With this in hand, we can push responsibility for updating model weights onto the clients participating in a round of FL training. Only model weights are communicated back and forth, and the server need only average the locally updated weights to obtain the new model. This procedure remains mathematically equivalent to centralized large batch SGD, as is the case for FedSGD. The bad news is that we haven't saved any communication yet. This still relies on communicating the updated weights after each step and the dimensionality of the model weights and their gradient is equal. So what can we do?

Rather than a full, local-gradient step on each client, as expressed in Equation (1), we can run multiple local batch SGD updates. For client \(k\), let \(B\) be a set of batches drawn from \(P_k\), the collection of training data points on client \(k\). For \(b \in B\), perform local updates of the form

$$ \begin{align*} \mathbf{w}^k = \mathbf{w}^k - \eta \frac{1}{\vert b \vert} \sum_{i \in b} \nabla \ell_i (\mathbf{w}^k). \end{align*} $$

This allows for each client to perform multiple local batch SGD updates to the model weights. As in standard ML training, these updates can be performed for a certain number epochs, iterating through each client's local data. Only after completing such iterations are the updated weights communicated to the server for aggregation using the same formula in Equation (2) on the server side. In this manner, we have decoupled model updates from communication with the server and are free to communicate as frequently or infrequently as we choose.

The algorithm

With the new approach proposed in the previous section, the full FedAvg algorithm may be summarized in the algorithm below. Inputs to the algorithm are:

  • \(N\): The number of clients.
  • \(T\): The number of server rounds to perform.
  • \(\eta\): The learning rate to be used by each client.
  • \(n_b\): The batch size to be used for each local gradient step.
  • \(\mathbf{w}\): The initial weights for the model to be trained.
  • \(E\): The number of epochs for each client to perform.
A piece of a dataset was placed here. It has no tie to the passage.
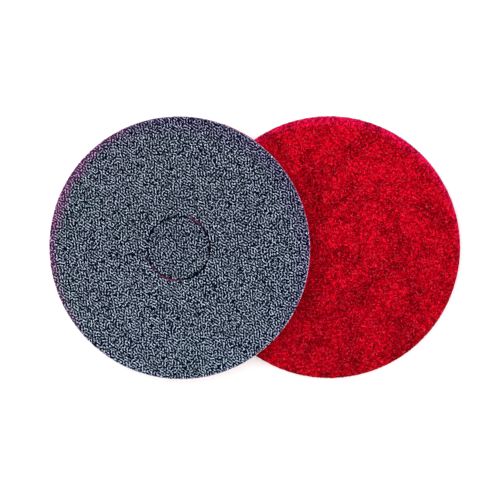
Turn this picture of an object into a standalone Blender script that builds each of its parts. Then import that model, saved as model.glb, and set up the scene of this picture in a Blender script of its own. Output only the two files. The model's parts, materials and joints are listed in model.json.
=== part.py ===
"""A pair of round, double-sided floor pads for a rotary floor machine, lying one partly over the other.

Each pad is a laminate die-cut to a disc: a gritty slate face layer, a thin bond layer and a thick open
red web. A round cut in the middle leaves a knock-out plug, held by a few uncut bridges. The back pad
lies flat with its red side up. The front pad has its slate face up: its left rim is on the floor and
its underside rests on the back pad's rim, so it lies at a slight slope.

Metres, +Z up. The origin is on the floor, at the middle of the pair's bounding box.
"""

import math

import bmesh
import bpy
from mathutils import Matrix, Vector

# Driving dimensions
PAD_DIAMETER = 0.508
PAD_THICKNESS = 0.0254
FACE_THICKNESS = 0.0040
BOND_THICKNESS = 0.0017
WEB_INSET = 0.0010  # the web's rim stands this far inside the face layer's
RIM_ROUNDING = 0.0025
PLUG_DIAMETER = 0.120
CUT_WIDTH = 0.0015
BRIDGE_COUNT = 3
BRIDGE_WIDTH = 0.012
BRIDGE_HEIGHT = 0.010
FIRST_BRIDGE_ANGLE = math.radians(110)
CENTRE_SPACING = 0.2866  # between the two pads' centres, along X

# Clearances
LAYER_GAP = 0.0003
BRIDGE_GAP = 0.0003
PAD_GAP = 0.0003

# How finely round shapes are divided
RIM_STEPS = 72
PLUG_STEPS = 48
ROUNDING_STEPS = 2
SMOOTH_ANGLE = math.radians(35)
MERGE_DISTANCE = 0.00001

# Worked out from the driving dimensions
PAD_RADIUS = PAD_DIAMETER / 2
WEB_RADIUS = PAD_RADIUS - WEB_INSET
PLUG_RADIUS = PLUG_DIAMETER / 2
HOLE_RADIUS = PLUG_RADIUS + CUT_WIDTH
WEB_TOP = PAD_THICKNESS - FACE_THICKNESS - BOND_THICKNESS - 2 * LAYER_GAP
BOND_BOTTOM = WEB_TOP + LAYER_GAP
BOND_TOP = BOND_BOTTOM + BOND_THICKNESS
FACE_BOTTOM = BOND_TOP + LAYER_GAP

# Layer name, bottom, top, outer radius, and whether its top or its bottom rim is rounded.
# Heights are in a pad's own frame: 0 is the red side, PAD_THICKNESS is the slate face.
LAYERS = (
    ("web", 0.0, WEB_TOP, WEB_RADIUS, False, True),
    ("bond_layer", BOND_BOTTOM, BOND_TOP, WEB_RADIUS, False, False),
    ("face_layer", FACE_BOTTOM, PAD_THICKNESS, PAD_RADIUS, True, False),
)
PLUG_NAMES = {"web": "plug_web", "bond_layer": "plug_bond", "face_layer": "plug_face"}

# Linear colour and roughness
FINISHES = {
    "web": ((0.45, 0.004, 0.016), 0.85),
    "bond_layer": ((0.17, 0.02, 0.09), 0.80),
    "face_layer": ((0.11, 0.14, 0.18), 0.75),
}


def clear_scene():
    for obj in list(bpy.data.objects):
        bpy.data.objects.remove(obj, do_unlink=True)


def make_collection(name):
    collection = bpy.data.collections.new(name)
    bpy.context.scene.collection.children.link(collection)
    return collection


def make_material(name):
    colour, roughness = FINISHES[name]
    material = bpy.data.materials.new(name)
    material.use_nodes = True
    shader = material.node_tree.nodes["Principled BSDF"]
    shader.inputs["Base Color"].default_value = (*colour, 1.0)
    shader.inputs["Roughness"].default_value = roughness
    shader.inputs["Metallic"].default_value = 0.0
    return material


def make_frame(name, collection, matrix, parent=None):
    """An empty that carries one rigid piece."""
    empty = bpy.data.objects.new(name, None)
    empty.empty_display_size = PLUG_RADIUS
    collection.objects.link(empty)
    empty.parent = parent
    empty.matrix_local = matrix
    return empty


def attach(name, mesh, collection, parent, material):
    obj = bpy.data.objects.new(name, mesh)
    collection.objects.link(obj)
    obj.parent = parent
    mesh.materials.append(material)
    return obj


def rounded_corner(radius, height, up):
    """Points of a quarter circle at the outer rim, from the upper end of the curve to the lower."""
    centre = Vector((radius - RIM_ROUNDING, height - RIM_ROUNDING if up else height + RIM_ROUNDING))
    start = math.pi / 2 if up else 0.0
    points = []
    for step in range(ROUNDING_STEPS + 1):
        angle = start - step / ROUNDING_STEPS * math.pi / 2
        points.append(centre + RIM_ROUNDING * Vector((math.cos(angle), math.sin(angle))))
    return points


def ring_profile(bottom, top, outer_radius, round_top, round_bottom):
    """The section of a ring layer: out along its top, down its rim, in along its bottom."""
    points = [Vector((HOLE_RADIUS, top))]
    points += rounded_corner(outer_radius, top, True) if round_top else [Vector((outer_radius, top))]
    if round_bottom:
        points += rounded_corner(outer_radius, bottom, False)
    else:
        points.append(Vector((outer_radius, bottom)))
    points.append(Vector((HOLE_RADIUS, bottom)))
    return points


def turned_mesh(name, profile):
    """A closed section in the XZ plane, for a Screw modifier to turn about Z."""
    mesh = bpy.data.meshes.new(name)
    bm = bmesh.new()
    corners = [bm.verts.new((point.x, 0.0, point.y)) for point in profile]
    for first, second in zip(corners, corners[1:] + corners[:1]):
        bm.edges.new((first, second))
    bm.to_mesh(mesh)
    bm.free()
    return mesh


def add_screw(obj):
    screw = obj.modifiers.new("turn", "SCREW")
    screw.axis = "Z"
    screw.angle = 2 * math.pi
    screw.steps = RIM_STEPS
    screw.render_steps = RIM_STEPS
    screw.use_merge_vertices = True
    screw.merge_threshold = MERGE_DISTANCE
    screw.use_smooth_shade = False


def add_union(obj, other):
    union = obj.modifiers.new("join_" + other.name, "BOOLEAN")
    union.operation = "UNION"
    union.solver = "EXACT"
    union.object = other


def make_bridge(name, cutters, frame, angle):
    """A lug across the cut, from inside the web to just short of the plug."""
    inner = PLUG_RADIUS + BRIDGE_GAP
    outer = HOLE_RADIUS + BRIDGE_WIDTH / 2
    size = Vector((outer - inner, BRIDGE_WIDTH, BRIDGE_HEIGHT))
    centre = Vector(((inner + outer) / 2, 0.0, WEB_TOP / 2))
    turn = Matrix.Rotation(angle, 4, "Z")
    mesh = bpy.data.meshes.new(name)
    bm = bmesh.new()
    bmesh.ops.create_cube(bm, size=1.0, matrix=turn @ Matrix.Translation(centre) @ Matrix.Diagonal((*size, 1.0)))
    bm.to_mesh(mesh)
    bm.free()
    obj = bpy.data.objects.new(name, mesh)
    cutters.objects.link(obj)
    obj.parent = frame
    obj.hide_render = True
    obj.display_type = "WIRE"
    return obj


def make_ring(name, layer, collection, frame, material):
    kind, bottom, top, outer_radius, round_top, round_bottom = layer
    profile = ring_profile(bottom, top, outer_radius, round_top, round_bottom)
    obj = attach(name, turned_mesh(name, profile), collection, frame, material)
    add_screw(obj)
    return obj


def make_plug_disc(name, layer, collection, frame, material):
    kind, bottom, top, outer_radius, round_top, round_bottom = layer
    mesh = bpy.data.meshes.new(name)
    bm = bmesh.new()
    bmesh.ops.create_cone(
        bm,
        cap_ends=True,
        segments=PLUG_STEPS,
        radius1=PLUG_RADIUS,
        radius2=PLUG_RADIUS,
        depth=top - bottom,
        matrix=Matrix.Translation((0.0, 0.0, (bottom + top) / 2)),
    )
    bm.to_mesh(mesh)
    bm.free()
    mesh.shade_smooth()
    mesh.set_sharp_from_angle(angle=SMOOTH_ANGLE)
    return attach(name, mesh, collection, frame, material)


def make_pad(prefix, matrix, collection, cutters, materials):
    """One pad: its ring layers on the pad's frame, and its plug's layers on the plug's frame."""
    pad_frame = make_frame(prefix + "_pad", collection, matrix)
    plug_frame = make_frame(prefix + "_plug", collection, Matrix.Identity(4), pad_frame)
    for layer in LAYERS:
        kind = layer[0]
        material = materials[kind]
        ring = make_ring(prefix + "_" + kind, layer, collection, pad_frame, material)
        make_plug_disc(prefix + "_" + PLUG_NAMES[kind], layer, collection, plug_frame, material)
        if kind == "web":
            for index in range(BRIDGE_COUNT):
                angle = FIRST_BRIDGE_ANGLE + index * 2 * math.pi / BRIDGE_COUNT
                bridge = make_bridge(f"{prefix}_bridge_{index + 1}", cutters, pad_frame, angle)
                add_union(ring, bridge)


def underside_height(slope):
    """Height of the front pad's underside at its centre, with its left rim on the floor."""
    inner = WEB_RADIUS - RIM_ROUNDING
    return inner * math.sin(slope) + RIM_ROUNDING * (1 - math.cos(slope))


def clearance_over_rim(slope):
    """Distance from the front pad's underside to the back pad's rounded upper rim, at this slope."""
    along = CENTRE_SPACING - (WEB_RADIUS - RIM_ROUNDING)
    above = PAD_THICKNESS - RIM_ROUNDING - underside_height(slope)
    return along * math.sin(slope) - above * math.cos(slope) - RIM_ROUNDING


def resting_slope():
    """The slope at which the underside just clears the back pad's rim by PAD_GAP, by bisection."""
    low = 0.0
    high = math.pi / 4
    for _ in range(60):
        middle = (low + high) / 2
        if clearance_over_rim(middle) < PAD_GAP:
            low = middle
        else:
            high = middle
    return (low + high) / 2


def pad_places():
    """The two pads' frames, with the pair's bounding box centred on the origin."""
    slope = resting_slope()
    reach_left = (
        (PAD_RADIUS - RIM_ROUNDING) * math.cos(slope)
        + (PAD_THICKNESS - RIM_ROUNDING) * math.sin(slope)
        + RIM_ROUNDING
    )
    middle = (PAD_RADIUS - reach_left) / 2
    front_x = -CENTRE_SPACING / 2 - middle
    back_x = CENTRE_SPACING / 2 - middle
    front = Matrix.Translation((front_x, 0.0, underside_height(slope))) @ Matrix.Rotation(-slope, 4, "Y")
    back = Matrix.Translation((back_x, 0.0, PAD_THICKNESS)) @ Matrix.Rotation(math.pi, 4, "X")
    return front, back


def main():
    clear_scene()
    parts = make_collection("floor_pad_pair")
    cutters = make_collection("floor_pad_pair_cutters")
    materials = {name: make_material(name) for name in FINISHES}
    front, back = pad_places()
    make_pad("front", front, parts, cutters, materials)
    make_pad("back", back, parts, cutters, materials)


main()
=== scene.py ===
"""Floor Pad Pair: two double-sided round floor pads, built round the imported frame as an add-on.

Each pad is a disc of three layers: a coarse slate face that carries grit, a thin purple bond and a
thick red web. Every layer has a turned, lumpy bed, and thousands of short curled fibres lie in its
surface. A pad's own frame has its origin at the middle of the red side and its third axis out of the
slate face, so the same functions make the pad that lies slate side up and the one turned over.
"""

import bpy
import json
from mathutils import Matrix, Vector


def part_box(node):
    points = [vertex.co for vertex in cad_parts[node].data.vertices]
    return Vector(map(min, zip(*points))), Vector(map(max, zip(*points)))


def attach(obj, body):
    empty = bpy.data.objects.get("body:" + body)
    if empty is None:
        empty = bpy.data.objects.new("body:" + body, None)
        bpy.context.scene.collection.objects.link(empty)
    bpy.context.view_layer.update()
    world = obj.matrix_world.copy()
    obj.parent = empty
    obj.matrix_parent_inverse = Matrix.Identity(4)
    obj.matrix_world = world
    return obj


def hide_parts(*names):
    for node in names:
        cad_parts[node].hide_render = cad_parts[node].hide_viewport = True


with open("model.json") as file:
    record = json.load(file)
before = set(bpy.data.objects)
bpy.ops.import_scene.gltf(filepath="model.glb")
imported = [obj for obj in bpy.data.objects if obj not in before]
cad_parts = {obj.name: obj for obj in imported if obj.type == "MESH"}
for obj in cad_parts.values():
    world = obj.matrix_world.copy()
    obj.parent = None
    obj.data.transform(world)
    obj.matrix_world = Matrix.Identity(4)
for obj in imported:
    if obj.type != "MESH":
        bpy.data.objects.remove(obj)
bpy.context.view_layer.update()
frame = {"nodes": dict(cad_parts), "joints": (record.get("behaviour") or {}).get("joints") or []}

import json
import math

import bpy
import numpy as np

bl_info = {
    "name": "Floor Pad Pair",
    "version": (1, 0, 0),
    "blender": (4, 5, 0),
    "location": "View3D > Sidebar > Floor Pads",
    "description": "Builds a pair of double-sided nonwoven floor pads round their packed frame",
    "category": "Add Mesh",
}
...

After the final server round is complete, each client receives the final model as described by the weights \(\mathbf{w}_T\).

FedAvg Algorithm

Note that, in the algorithm above, the local updates are performed with standard batch SGD. There is nothing stopping us from using a different training procedure on the client side. For example, one might instead perform such updates using an AdamW optimizer.2 As with standard ML training, the type of optimizer that works best is problem dependent.

A broken equivalence can have consequences

Both theoretically and experimentally, FedAvg is a strong algorithm. The modifications to FedSGD can be used to substantially drive down communication costs while retaining many of the benefits of FedSGD in practice. Since its introduction, the FedAvg algorithm has been widely used to make ML model training on decentralized datasets a reality. However, the modifications that make FedAvg more communication efficient compared with FedSGD also break the mathematical equivalence to global large-batch SGD enjoyed by FedSGD.

When the training data spread across clients is identically and independently distributed (i.e. drawn independently from the same distribution), this loss of equivalence is generally less consequential. On the other hand, when client data distributions become more heterogeneous, the lack of true equivalence materially impacts the convergence properties of FedAvg and can lead to suboptimal performance. As such, many approaches have since been proposed to improve upon FedAvg while maintaining its desirable qualities, like communication efficiency.